WORK REQUIRED:
Without altering anything, output the material below.

COLLECTED DATA:
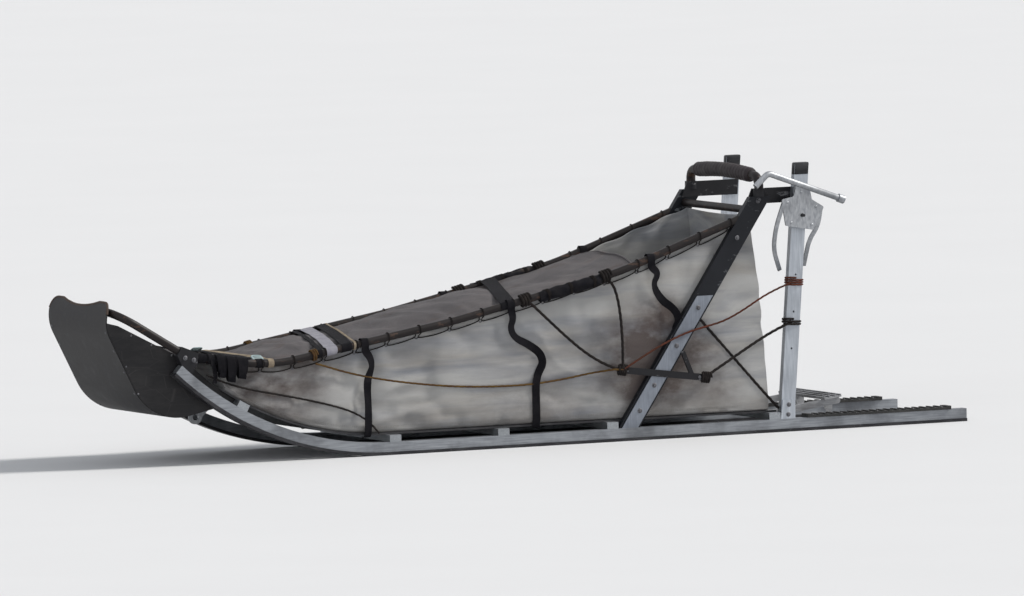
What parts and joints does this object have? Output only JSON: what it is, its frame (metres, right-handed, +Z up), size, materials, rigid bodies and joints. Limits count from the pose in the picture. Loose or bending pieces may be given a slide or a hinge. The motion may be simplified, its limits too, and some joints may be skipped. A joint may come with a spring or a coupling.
{
  "type": "dog sled",
  "caption": "Touring dog sled with a canvas bag on a curved bed, raked stanchions, side rails, brush bow, padded handlebar, foot boards, claw brake and stowed snow hook.",
  "frame": {"origin": "middle of the sled's length and width, on the plane of the runner soles", "axes": "+X forward, +Y to the sled's left, +Z up"},
  "size_m": [3.0464, 0.583, 0.871],
  "materials": {
    "runner_alloy": "drawn, scuffed",
    "shoe_plastic": "scraped",
    "pad_rubber": "ribbed",
    "post_alloy": "satin",
    "crossbar_alloy": "satin",
    "stanchion_black": "satin black",
    "bracket_black": "satin black",
    "rail_black": "satin black",
    "grip_foam": "matt",
    "bed_plastic": "matt",
    "scoop_plastic": "matt, dark grey",
    "bag_canvas": "coated canvas, off-white",
    "cover_canvas": "woven, grey-brown",
    "cord_dark": "braided cord",
    "brake_steel": "worn",
    "hook_steel": "worn"
  },
  "bodies": {
    "sled": {"runner_left": "runner_alloy", "runner_right": "runner_alloy", "shoe_left": "shoe_plastic", "shoe_right": "shoe_plastic", "foot_pad_left": "pad_rubber", "foot_pad_right": "pad_rubber", "post_left": "post_alloy", "post_right": "post_alloy", "stanchion_left": "stanchion_black", "stanchion_right": "stanchion_black", "stanchion_plate_left": "post_alloy", "stanchion_plate_right": "post_alloy", "foot_bracket_left": "post_alloy", "foot_bracket_right": "post_alloy", "head_bracket_left": "bracket_black", "head_bracket_right": "bracket_black", "rail_left": "rail_black", "rail_right": "rail_black", "bow_knuckle_left": "bracket_black", "bow_knuckle_right": "bracket_black", "bow_wing_left": "scoop_plastic", "bow_wing_right": "scoop_plastic", "lashing_bar_left": "bracket_black", "lashing_bar_right": "bracket_black", "stays_left": "cord_dark", "stays_right": "cord_dark", "crossbars": "crossbar_alloy", "bed_sheet": "bed_plastic", "handlebar": "rail_black", "handlebar_grip": "grip_foam", "back_crossbar": "rail_black", "brush_bow": "rail_black", "bow_plate": "scoop_plastic", "bag_body": "bag_canvas", "bag_cover": "cover_canvas", "brake_hinge": "brake_steel", "hook_holder": "bracket_black", "tow_eye": "hook_steel"},
    "brake": {"brake_frame": "brake_steel", "brake_claws": "brake_steel"},
    "hook": {"snow_hook": "hook_steel"}
  },
  "joints": [
    {"name": "brake_pivot", "type": "hinge", "parent": "sled", "child": "brake", "pos_m": [-0.8692, 0, 0.053], "axis": [0, -1, 0], "range_deg": [0, 15], "stiffness_Nm_per_rad": 10, "springref_deg": -25.78},
    {"name": "snow_hook_release", "type": "slide", "parent": "sled", "child": "hook", "axis": [0, 1, 0], "range_m": [0, 0.25]}
  ]
}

TASK RESPONSE:
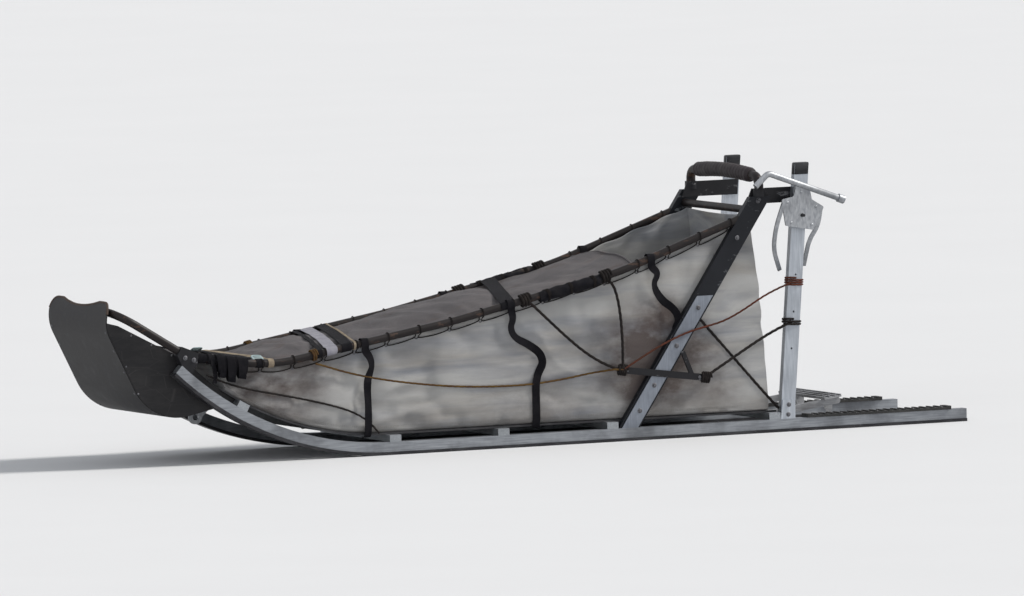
What parts and joints does this object have? Output only JSON: what it is, its frame (metres, right-handed, +Z up), size, materials, rigid bodies and joints. Limits count from the pose in the picture. Loose or bending pieces may be given a slide or a hinge. The motion may be simplified, its limits too, and some joints may be skipped. A joint may come with a spring or a coupling.
{
  "type": "dog sled",
  "caption": "Touring dog sled with a canvas bag on a curved bed, raked stanchions, side rails, brush bow, padded handlebar, foot boards, claw brake and stowed snow hook.",
  "frame": {"origin": "middle of the sled's length and width, on the plane of the runner soles", "axes": "+X forward, +Y to the sled's left, +Z up"},
  "size_m": [3.0464, 0.583, 0.871],
  "materials": {
    "runner_alloy": "drawn, scuffed",
    "shoe_plastic": "scraped",
    "pad_rubber": "ribbed",
    "post_alloy": "satin",
    "crossbar_alloy": "satin",
    "stanchion_black": "satin black",
    "bracket_black": "satin black",
    "rail_black": "satin black",
    "grip_foam": "matt",
    "bed_plastic": "matt",
    "scoop_plastic": "matt, dark grey",
    "bag_canvas": "coated canvas, off-white",
    "cover_canvas": "woven, grey-brown",
    "cord_dark": "braided cord",
    "brake_steel": "worn",
    "hook_steel": "worn"
  },
  "bodies": {
    "sled": {"runner_left": "runner_alloy", "runner_right": "runner_alloy", "shoe_left": "shoe_plastic", "shoe_right": "shoe_plastic", "foot_pad_left": "pad_rubber", "foot_pad_right": "pad_rubber", "post_left": "post_alloy", "post_right": "post_alloy", "stanchion_left": "stanchion_black", "stanchion_right": "stanchion_black", "stanchion_plate_left": "post_alloy", "stanchion_plate_right": "post_alloy", "foot_bracket_left": "post_alloy", "foot_bracket_right": "post_alloy", "head_bracket_left": "bracket_black", "head_bracket_right": "bracket_black", "rail_left": "rail_black", "rail_right": "rail_black", "bow_knuckle_left": "bracket_black", "bow_knuckle_right": "bracket_black", "bow_wing_left": "scoop_plastic", "bow_wing_right": "scoop_plastic", "lashing_bar_left": "bracket_black", "lashing_bar_right": "bracket_black", "stays_left": "cord_dark", "stays_right": "cord_dark", "crossbars": "crossbar_alloy", "bed_sheet": "bed_plastic", "handlebar": "rail_black", "handlebar_grip": "grip_foam", "back_crossbar": "rail_black", "brush_bow": "rail_black", "bow_plate": "scoop_plastic", "bag_body": "bag_canvas", "bag_cover": "cover_canvas", "brake_hinge": "brake_steel", "hook_holder": "bracket_black", "tow_eye": "hook_steel"},
    "brake": {"brake_frame": "brake_steel", "brake_claws": "brake_steel"},
    "hook": {"snow_hook": "hook_steel"}
  },
  "joints": [
    {"name": "brake_pivot", "type": "hinge", "parent": "sled", "child": "brake", "pos_m": [-0.8692, 0, 0.053], "axis": [0, -1, 0], "range_deg": [0, 15], "stiffness_Nm_per_rad": 10, "springref_deg": -25.78},
    {"name": "snow_hook_release", "type": "slide", "parent": "sled", "child": "hook", "axis": [0, 1, 0], "range_m": [0, 0.25]}
  ]
}